E se valesse la favola bella di una reincarnazione? E’ questo che ti viene ora in mente? Un possibile eterno ritorno dell’uguale?

  Ebbene io ti dico che se anche fosse possibile questa via sappi bene che se ti dovesse esser data la possibilità di provare di nuovo, ebbene, saresti costretto a trangugiare l’acqua del Lethe, il fiume della Dimenticanza. Dunque, non potresti mai ri-percorrere ma solo percorrere senza poterti avvalere della passata esperienza, senza avere la minima consapevolezza dei bivi sbagliati, delle opportunità mancate, del dispendio del tempo, del non aver visto che spazi amorfi e mai luoghi. Stai riflettendo che questo sarebbe, se fosse in atto, un disegno di malvagità divina? Giudica come vuoi, questo sarebbe!

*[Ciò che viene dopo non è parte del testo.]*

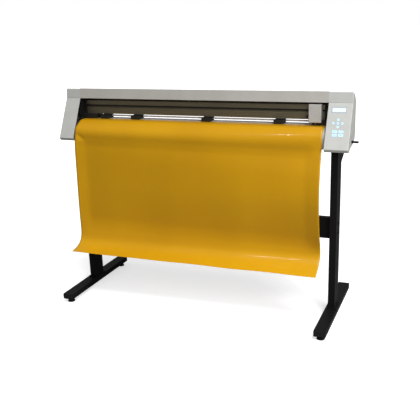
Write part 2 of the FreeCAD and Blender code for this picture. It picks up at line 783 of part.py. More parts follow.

E se il vero problema fosse solo la  povertà di tempo? Ora a questo stai pensando? Il tempo a disposizione della vita è troppo poco? Sei indignato per questa scarsità?

 Con Seneca ti correggo, mio triste coabitante : “Non conta la durata della vita, ma l’uso che se ne fa….Non riceviamo una vita breve, ma breve la facciamo noi; non ne siamo poveri, ma prodighi”. Ecco le ragioni profonde dello scialo!

In ogni caso, voglio tu sappia che io non sono un agente moralistico. Il mio compito è di rappresentare il tuo doppio, la tua parte umbratile, il portavoce del tuo destino. Un doppio che vive in te e che dovrebbe, soprattutto, vivere per te ma che è spesso ignorato e che non sempre tu  hai trattato con rispetto reverenziale amando seguire ciò che l’anonimo “si dice, si fa” ti imponeva dall’esterno. Vivere autenticamente è solo una minuscola onda nell’oceano della vita inautentica.

Ma, come vedi, giunge alfine il tempo dell’amaro contrappasso.

La tua età permette la mia rivincita. E lo permette poiché, se l’oblio spesso è un gradito dono degli dei, il tuo tempo non ti concede di ricevere questo dono. E’ questo il tempo in cui la reminiscenza fa facile aggio sull’oblio!

Mi accorgo che hai preso sonno, alfine. Mi ritraggo nel fondo dell’animo, come d’uso, Deo concedente.